The pilot fleet was tested in simulated driving cycles on a dynamometer, a machine used to measure torque and rotational speed. “These cycles were representative of real Santiago city driving conditions including weight, speed and acceleration,” Mr. Gonzalez says. “During the cycle, the gas emissions were collected through a tube and funneled to the dilution tunnel where the gases were mixed with air properly filtered to generate a diluted sample. The sample was then tested through different specialized analysis equipment to determine the level of concentration of each pollutant.”

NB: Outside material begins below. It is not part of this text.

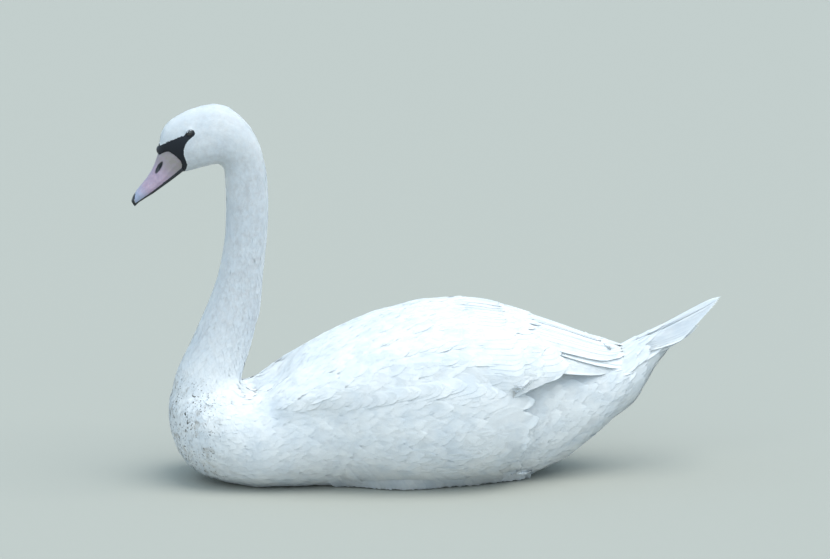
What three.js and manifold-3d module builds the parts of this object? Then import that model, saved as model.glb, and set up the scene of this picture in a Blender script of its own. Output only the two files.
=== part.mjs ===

The $150,000 project closed in May 2008—and the success was clear. The retrofitted fleet produced 80 percent to 95 percent less emissions than their traditional diesel counterparts. “That’s a very tangible result and shows that if you put regulations in place, this works,” Mr. Gonzalez says.


“Chile and Santiago have done a reasonable job in identifying emission-reduction measures,” Ms. Manríquez says. “However, there is significant potential to reduce emissions [even more]. In the short term, we want to establish a program of widespread use of filters in trucks.”